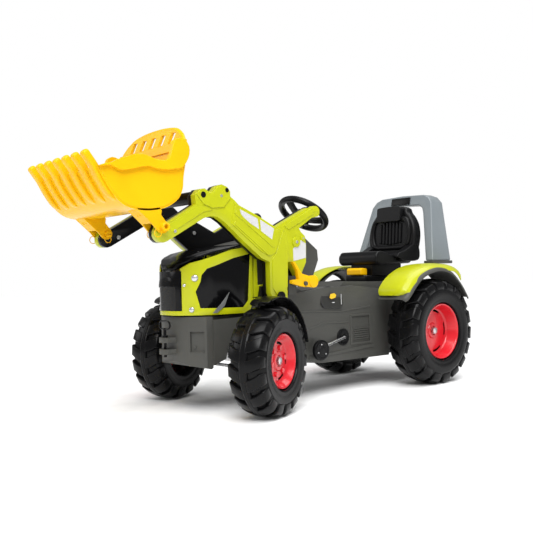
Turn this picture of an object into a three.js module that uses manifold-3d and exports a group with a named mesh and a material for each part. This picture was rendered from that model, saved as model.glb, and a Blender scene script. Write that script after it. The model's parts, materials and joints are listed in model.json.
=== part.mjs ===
// Ride-on pedal tractor for a child, with a front loader: a hollow moulded chassis on four lugged
// wheels, chain drive, linked front steering, an opening bonnet, and a loader whose two arms turn
// on consoles beside the bonnet and carry a toothed bucket.
//
// Millimetres. +X is the tractor's left, -Y is forward, +Z is up. Outlines are written with Y
// measured back from the front axle; the whole model is then moved so that the origin lies on the
// ground under the middle of the machine.

import * as THREE from 'three';
import { mergeVertices } from 'three/addons/utils/BufferGeometryUtils.js';
import Module from 'manifold-3d';

const wasm = await Module();
wasm.setup();

// ---- driving dimensions -------------------------------------------------------------------------
const FRONT_AXLE_Y = -242;       // front axle, from the middle of the machine
const WHEELBASE = 746;
const GAP = 0.4;                 // between fixed pieces that touch
const RUN = 0.6;                 // round shafts that turn

const FRONT_WHEEL = { radius: 148, half: 52, track: 229, flange: 74, nutFace: 28 };
const REAR_WHEEL = { radius: 175, half: 56, track: 209, flange: 93, nutFace: 13 };
const TYRE_SIDES = 28;

const STEER_REST_DEG = 20.8;     // the wheels stand turned to the left
const KINGPIN_X = 215;
const AXLE_Z = FRONT_WHEEL.radius;
const STEER_ARM = 34;            // kingpin to tie rod end

const CHASSIS_HALF = 115;        // half the width of the moulded chassis
const CHASSIS_WALL = 6;
const CORE_HALF = 97;

const HOOD_HALF = 116;
const HOOD_WALL = 4;

const ARM_INNER_X = 126;         // inner face of a loader arm
const ARM_SEAM_X = 140;          // where inner and outer half shells meet
const ARM_OUTER_X = 160;
const LIFT_PIVOT = [112, 316];   // Y, Z of the pin that the arms turn on
const TILT_PIVOT = [-278, 502];  // Y, Z of the pins that the bucket turns on
const LIFT_PIN_R = 8;
const TILT_PIN_R = 7;

const BUCKET_HALF = 170;
const FINGERS = 7;

const CRANK = [415, 174];        // Y, Z of the crank axle
const CRANK_THROW = 130;
const CHAIN_X = 62;

const WHEEL_CENTRE = [366, 571]; // Y, Z of the middle of the steering wheel's rim
const WHEEL_RADIUS = 88;
const SHAFT_TILT_DEG = 35.7;     // steering shaft, from upright towards the seat

const REAR_AXLE = [WHEELBASE, REAR_WHEEL.radius];

const LEVER_PIVOT = [197, 349];  // Y, Z of the stub that the loader's lock lever turns on
const LEVER_X = [163, 176];
const RAD = Math.PI / 180;

// ---- finishes -----------------------------------------------------------------------------------
const FINISHES = {
  grey: { color: 0x5b5a56, roughness: 0.55, metalness: 0 },
  darkGrey: { color: 0x3e3f40, roughness: 0.6, metalness: 0 },
  black: { color: 0x18191b, roughness: 0.45, metalness: 0 },
  gloss: { color: 0x0d0e10, roughness: 0.15, metalness: 0 },
  lime: { color: 0xc9d322, roughness: 0.35, metalness: 0 },
  yellow: { color: 0xffd21c, roughness: 0.35, metalness: 0 },
  red: { color: 0xdd2233, roughness: 0.35, metalness: 0 },
  tyre: { color: 0x2a2b2c, roughness: 0.8, metalness: 0 },
  silver: { color: 0x9aa2a8, roughness: 0.5, metalness: 0.1 },
  steel: { color: 0xb9bcc0, roughness: 0.3, metalness: 0.9 },
};

// ---- making solids ------------------------------------------------------------------------------
// A closed geometry as a solid, with doubled corners merged and flat triangles dropped.
function solid(geometry) {
  if (!geometry.isBufferGeometry) return geometry;
  const bare = geometry.clone();
  bare.deleteAttribute('normal');
  bare.deleteAttribute('uv');
  const merged = mergeVertices(bare, 1e-3);
  const corners = merged.index.array;
  const at = merged.attributes.position.array;
  const kept = [];
  let volume = 0;
  for (let i = 0; i < corners.length; i += 3) {
    const [a, b, c] = [corners[i], corners[i + 1], corners[i + 2]];
    if (a === b || b === c || c === a) continue;
    kept.push(a, b, c);
    const [p, q, r] = [a, b, c].map((n) => new THREE.Vector3().fromArray(at, 3 * n));
    volume += p.dot(q.cross(r));
  }
  if (volume < 0) kept.reverse();
  return new wasm.Manifold(new wasm.Mesh({
    numProp: 3, vertProperties: Float32Array.from(at), triVerts: Uint32Array.from(kept),
  }));
}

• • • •

Goal » Return exactly the lines that run from the top of the listing above to the line containing "const TYRE_SIDES = 28;", please, keeping both end lines and leaving out everything else.

Task answer »
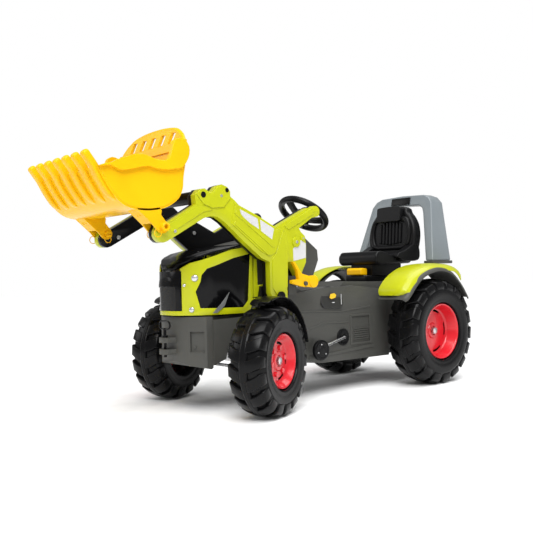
Turn this picture of an object into a three.js module that uses manifold-3d and exports a group with a named mesh and a material for each part. This picture was rendered from that model, saved as model.glb, and a Blender scene script. Write that script after it. The model's parts, materials and joints are listed in model.json.
=== part.mjs ===
// Ride-on pedal tractor for a child, with a front loader: a hollow moulded chassis on four lugged
// wheels, chain drive, linked front steering, an opening bonnet, and a loader whose two arms turn
// on consoles beside the bonnet and carry a toothed bucket.
//
// Millimetres. +X is the tractor's left, -Y is forward, +Z is up. Outlines are written with Y
// measured back from the front axle; the whole model is then moved so that the origin lies on the
// ground under the middle of the machine.

import * as THREE from 'three';
import { mergeVertices } from 'three/addons/utils/BufferGeometryUtils.js';
import Module from 'manifold-3d';

const wasm = await Module();
wasm.setup();

// ---- driving dimensions -------------------------------------------------------------------------
const FRONT_AXLE_Y = -242;       // front axle, from the middle of the machine
const WHEELBASE = 746;
const GAP = 0.4;                 // between fixed pieces that touch
const RUN = 0.6;                 // round shafts that turn

const FRONT_WHEEL = { radius: 148, half: 52, track: 229, flange: 74, nutFace: 28 };
const REAR_WHEEL = { radius: 175, half: 56, track: 209, flange: 93, nutFace: 13 };
const TYRE_SIDES = 28;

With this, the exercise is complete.